When I calmed down, I went over to the last turn of the course (maybe last 10-20 meters) to cheer the runners. After a while, I was starting to get pretty hungry and there was good stuff in the race tent. As we were waiting for the awards, there were a couple of spotty downpours. Little did we’d know that all-day Saturday it would rain and that this was the first of 6″ in the Farragut area.
I didn’t win squat in the doorprizes… the only thing that would have been worthwhile was a free session with the professional organizer. That’d be useful. So, onto the awards.
“In the 30-39 Male Category,” the annoucer began.
“Oh, that’s me,” I thought nervously. Relatively, I don’t run fast enough to consistently win age group awards.
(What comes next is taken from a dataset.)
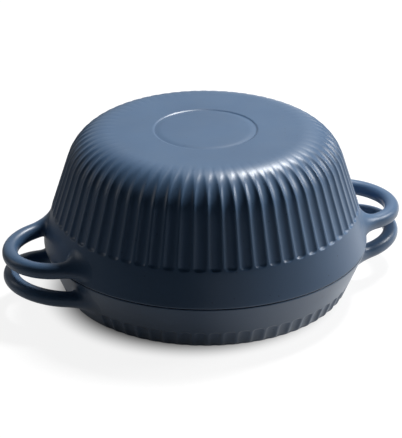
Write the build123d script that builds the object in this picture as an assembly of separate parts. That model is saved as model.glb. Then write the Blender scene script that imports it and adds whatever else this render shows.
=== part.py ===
from build123d import *
import math
import os

os.makedirs("parts", exist_ok=True)

# Sizes in millimetres, angles in degrees.
# Rim, shared by both castings.
rim_radius = 136.0
rim_width = 6.5
rim_edge = 1.0

# Register: a lip on the pan stands in a rebate in the pot.
lip_width = 2.0
lip_height = 2.4
lip_clearance = 0.4

# Deep pot, turned over as a dome. Its heights count up from the rim.
pot_height = 97.0
pot_corner_radius = 106.2
pot_taper = 18.0
pot_shoulder = 36.6
pot_shoulder_steps = 4
pot_band = 28.0
pot_wall = 5.0
pot_base_wall = 5.2

# Shallow pan. Its heights count down from the rim.
pan_height = 42.5
pan_corner_radius = 118.5
pan_shoulder = 6.0
pan_shoulder_steps = 2
pan_band = 25.0
pan_wall = 5.0
pan_base_wall = 5.2

# Flutes, the same count and section on both castings.
flute_count = 66
flute_radius = 5.2
flute_depth = 1.8
flute_fade = 68.0
flute_scoop = 3.0
flute_sides = 10
flute_trim = 0.1

# Loop handles, cast in one with each casting.
bar_radius = 6.4
bar_sides = 10
loop_radius = 40.9
loop_centre = 127.2
root_length = 9.0
root_radius = 12.5
pot_handle_height = 8.9
pot_handle_droop = 3.2
pan_handle_drop = 18.5
pan_handle_rise = 7.3

# Plain stamped ring on the pot's base.
ring_radius = 42.3
ring_width = 1.4
ring_depth = 0.4


def at(radius, height):
    return Vector(radius, 0, height)


def turned(angle):
    # Direction in the radial plane, 0 outwards and 90 up.
    return at(math.cos(math.radians(angle)), math.sin(math.radians(angle)))


def shoulder_points(corner, lean, radius, steps):
    # Outline of a rounded corner between a side leaning in by lean and a level base.
    reach = radius * math.tan(math.radians(90 - lean) / 2)
    centre = corner + at(-reach, -radius)
    angles = [lean + (90 - lean) * step / steps for step in range(steps + 1)]
    return [centre + turned(angle) * radius for angle in angles]


def revolve_points(points):
    return revolve(make_face(Polyline(points, close=True)), Axis.Z, 360)


def flute_turns():
    # Angles of the flutes' middles round the axis.
    return [(step + 0.5) * 360 / flute_count for step in range(flute_count)]


def corner_ring(point):
    # Corners of a level polygon whose sides touch the circle through the point, one side per ridge.
    reach = point.X / math.cos(math.pi / flute_count)
    return [at(reach, point.Z).rotate(Axis.Z, turn) for turn in flute_turns()]


def flat_sided(points):
    # Solid with one flat facet per ridge at each level; its corners lie where the flutes run.
    rings = [corner_ring(point) for point in points]
    faces = [make_face(Polyline(ring, close=True)) for ring in (rings[0], rings[-1])]
    for low, high in zip(rings, rings[1:]):
        for step in range(flute_count):
            facet = Polyline(low[step - 1], low[step], high[step], high[step - 1], close=True)
            faces.append(make_face(facet))
    return Solid(Shell(faces))


def ring_solid(inner, outer, low, high):
    band = Plane.XZ * Pos((inner + outer) / 2, (low + high) / 2) * Rectangle(outer - inner, high - low)
    return revolve(band, Axis.Z, 360)


def pot_points(inset, base_inset):
    # Side and shoulder of the dome, from the top of its band to the flat base.
    lean = math.radians(pot_taper)
    top = pot_height - base_inset
    side = pot_corner_radius + math.tan(lean) * base_inset - inset / math.cos(lean)
    shoulder = shoulder_points(at(side, top), pot_taper, pot_shoulder - inset, pot_shoulder_steps)
    band_top = at(side + math.tan(lean) * (top - pot_band), pot_band)
    return [band_top] + shoulder


def pan_lean():
    return math.degrees(math.atan((rim_radius - pan_corner_radius) / pan_height))


def pan_points(inset, base_inset, rim):
    # Side and base corner of the pan, mirrored up so that heights are positive.
    low = pan_height - base_inset
    lean = math.radians(pan_lean())
    side = pan_corner_radius + math.tan(lean) * base_inset - inset / math.cos(lean)
    slope = math.degrees(math.atan((rim - side) / low))
    return shoulder_points(at(side, low), slope, pan_shoulder + inset, pan_shoulder_steps)


def outside(points):
    # Outside of a casting, from the rim's bevelled edge to the base.
    corner = at(rim_radius, 0)
    bevel = corner + (points[0] - corner).normalized() * rim_edge
    return flat_sided([corner - at(rim_edge, 0), bevel] + points)


def turned_inside(points, rim):
    # Round inside of a casting, from the rim plane to the base.
    return revolve_points([at(0, 0), at(rim, 0)] + points + [at(0, points[-1].Z)])


def bar_section(radius):
    return RegularPolygon(radius, bar_sides, major_radius=False)


def root_foot(side):
    # Flared foot where one arm of the loop runs into the wall.
    frame = Plane(origin=(loop_centre, side * loop_radius, 0), x_dir=(0, 1, 0), z_dir=(1, 0, 0))
    wide = frame.offset(-root_length) * bar_section(root_radius)
    slim = frame.offset(root_length) * bar_section(bar_radius)
    return loft([wide, slim], ruled=True)


def loop(height, tilt):
    spot = Plane.XZ * Pos(loop_radius, 0) * bar_section(bar_radius)
    bar = Rot(0, 0, -90) * revolve(spot, Axis.Z, 180)
    whole = Pos(loop_centre, 0, 0) * bar + root_foot(1) + root_foot(-1)
    shift = Pos(loop_centre, 0, height) * Rot(0, tilt, 0) * Pos(-loop_centre, 0, 0)
    return shift * whole


def swept_flute(stops):
    # Mitred cutter that follows the stops in the radial plane.
    plane = Plane(origin=stops[0], x_dir=(0, 1, 0), z_dir=stops[1] - stops[0])
    section = RegularPolygon(flute_radius, flute_sides, major_radius=False)
    flat_down = Rot(0, 0, 90 + 180 / flute_sides)
    return sweep(plane * flat_down * section, Polyline(stops), transition=Transition.RIGHT)


def scoop_stops(band_top, side_end):
    # The rounded end of a flute beside the plain band.
    along = (side_end - band_top).normalized()
    out = Vector(along.Z, 0, -along.X)
    mouth = band_top + along * rim_edge
    clear = mouth + out * (flute_radius + lip_clearance)
    full = mouth + along * flute_scoop + out * (flute_radius - flute_depth)
    return [clear, full]


def pot_flute():
    # Up the side and over the shoulder, lifting out before the flat base.
    points = pot_points(0, 0)
    stops = scoop_stops(points[0], points[1])
    for step, point in enumerate(points[1:]):
        angle = (90 - pot_taper) * step / pot_shoulder_steps
        fade = (1 - math.cos(math.radians(angle))) / (1 - math.cos(math.radians(flute_fade)))
        lift = flute_radius - flute_depth * (1 - fade)
        stops.append(point + turned(pot_taper + angle) * lift)
    return swept_flute(stops)


def pan_flute():
    # Straight along the side and out through the base corner.
    side_end = pan_points(0, 0, rim_radius)[0]
    rim_point = at(rim_radius, 0)
    along = (side_end - rim_point).normalized()
    band_top = rim_point + along * (pan_band / along.Z)
    stops = scoop_stops(band_top, side_end)
    return swept_flute(stops + [stops[1] + along * pan_height])


def around(cutter, skipped):
    # Copies of one cutter round the axis, each trimmed to stay off the next one.
    far = 2 * rim_radius
    edge = far * math.tan(math.pi / flute_count)
    wedge = make_face(Polyline((flute_trim, 0), (far, edge), (far, -edge), close=True))
    trimmed = cutter & extrude(wedge, pot_height + rim_width)
    return [Rot(0, 0, turn) * trimmed for turn in flute_turns() if not skipped(turn)]


def under_root(turn):
    # True where a pan flute would run into the foot of a handle arm.
    side = abs((turn + 90) % 180 - 90)
    arm = math.degrees(math.asin(loop_radius / rim_radius))
    reach = math.degrees((root_radius + flute_radius) / rim_radius)
    return abs(side - arm) < reach


def with_loops(body, height, tilt):
    ring = loop(height, tilt)
    keep = Cylinder(2 * rim_radius, pot_height, align=(Align.CENTER, Align.CENTER, Align.MIN))
    return body + (ring & keep) + (Rot(0, 0, 180) * ring & keep)


def deep_pot():
    body = outside(pot_points(0, 0))
    body = with_loops(body, pot_handle_height, pot_handle_droop)
    body = body.cut(*around(pot_flute(), lambda turn: False))
    body -= flat_sided([at(rim_radius - rim_width, 0)] + pot_points(pot_wall, pot_base_wall))
    rebate = rim_radius - rim_width + lip_width + lip_clearance
    body -= Cylinder(rebate, 2 * (lip_height + lip_clearance))
    inner = ring_radius - ring_width / 2
    body -= ring_solid(inner, inner + ring_width, pot_height - ring_depth, pot_height + ring_depth)
    return Pos(0, 0, pan_height) * body


def shallow_pan():
    # Modelled base up, then turned over.
    inner = rim_radius - rim_width
    body = outside(pan_points(0, 0, rim_radius))
    body = with_loops(body, pan_handle_drop, pan_handle_rise)
    body = body.cut(*around(pan_flute(), under_root))
    body += ring_solid(inner, inner + lip_width, -lip_height, rim_edge)
    body -= turned_inside(pan_points(pan_wall, pan_base_wall, inner), inner)
    return Pos(0, 0, pan_height) * Rot(180, 0, 0) * body


parts = {
    "deep_pot": deep_pot(),
    "shallow_pan": shallow_pan(),
}
for name, part in parts.items():
    part.label = name
    export_step(part, f"parts/{name}.step")
    print(name, round(part.volume / 1000, 1), "cm3", part.bounding_box())
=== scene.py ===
import bpy
import math
import numpy as np
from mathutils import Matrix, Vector


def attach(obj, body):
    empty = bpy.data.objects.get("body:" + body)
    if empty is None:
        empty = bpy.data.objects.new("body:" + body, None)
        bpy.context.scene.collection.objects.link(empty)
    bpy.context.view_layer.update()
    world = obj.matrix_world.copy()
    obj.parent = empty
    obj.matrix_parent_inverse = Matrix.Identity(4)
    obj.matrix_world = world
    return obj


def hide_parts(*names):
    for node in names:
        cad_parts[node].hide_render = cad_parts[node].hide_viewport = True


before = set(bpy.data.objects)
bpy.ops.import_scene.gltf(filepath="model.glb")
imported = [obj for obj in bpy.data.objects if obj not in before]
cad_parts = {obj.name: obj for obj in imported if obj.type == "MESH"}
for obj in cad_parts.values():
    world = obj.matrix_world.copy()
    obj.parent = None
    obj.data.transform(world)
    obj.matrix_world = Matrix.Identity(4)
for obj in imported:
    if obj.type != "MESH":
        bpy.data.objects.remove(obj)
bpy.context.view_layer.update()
print("frame loaded:", ", ".join(sorted(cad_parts)))

mm = 0.001           # sizes below are in millimetres unless a note says metres
seamHeight = 42.5    # of the plane where the two rims meet


# An outline runs in the radial plane as (radius, height from the rim plane).

def roundedPath(corners, steps=28):
    # each corner is (radius, height, rounding); the first and last have no rounding
    points = [np.array(corner[:2], float) for corner in corners]
    path = [points[0]]
    roundings = [corner[2] for corner in corners[1:]]
    for before, corner, after, rounding in zip(points, points[1:], points[2:], roundings):
        back = (before - corner) / np.linalg.norm(before - corner)
        ahead = (after - corner) / np.linalg.norm(after - corner)
        half = math.acos(float(np.clip(back @ ahead, -1, 1))) / 2
        centre = corner + (back + ahead) / np.linalg.norm(back + ahead) * rounding / math.sin(half)
        start = corner + back * rounding / math.tan(half) - centre
        end = corner + ahead * rounding / math.tan(half) - centre
        turn = math.pi - 2 * half
        for t in np.linspace(0, 1, steps + 1):
            swung = math.sin((1 - t) * turn) * start + math.sin(t * turn) * end
            path.append(centre + swung / math.sin(turn))
    path.append(points[-1])
    return np.array(path)


def runLengths(path):
    return np.concatenate([[0], np.cumsum(np.linalg.norm(np.diff(path, axis=0), axis=1))])


def pathAt(path, places, reach=0.2):
    # radius, height and outward normal at distances run along the path; the normal is taken over reach
    run = runLengths(path)
    radius, height = (np.interp(places, run, path[:, k]) for k in (0, 1))
    along = np.stack([
        np.interp(places + reach, run, path[:, k]) - np.interp(places - reach, run, path[:, k])
        for k in (0, 1)], 1)
    along /= np.linalg.norm(along, axis=1)[:, None]
    return radius, height, np.stack([along[:, 1], -along[:, 0]], 1)


def radiusAt(path, height):
    order = np.argsort(path[:, 1])
    return float(np.interp(height, path[order, 1], path[order, 0]))


# Finishes by their place in each casting's material list. The rim's is a dark bare rim, which on the rim's
# outer edge is also painted shade along the seam between the castings.
outerFinish, innerFinish, rimAndSeamShadeFinish = 0, 1, 2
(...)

Typically, my very best and fastest time is enough for 4th and 5th, especially at the larger more popular events that attract athletes with more natural ability than myself. However, at smaller races, my very best races at these venues can win me age group awards (Run for the Deaf 2005) or not (most other races). But the odds were better at smaller races.
“In a time of,” the announce spewed out rapidly to get through these scores and get to drier areas, “22:08, Terry Higgins”
“SAH-WEET-TAH” I thought, as I walked up to ceremoniously get the medal put around my neck. I didn’t get have any hot half-naked chicks give me kisses for my meager 3rd place finish, but I didn’t care. I had hardware and officially my 3rd fast PR time (of all time).
My official time was the 22:08, the fastest 5k time I have run since I tied my current 5k PR time of 21:56 in November of 2002. Yes, almost 4 years since I ran at that speed! I finished 24th out of 160 finishers, which is my first time that I finished in the top 25 of a race with more than 100 runners. I was 3rd out of 16 in the 30-39 age group.
It was a successfull morning but not without its price. I managed to get a blister on the side heel of my right foot. Oh well… the price you pay for a passion.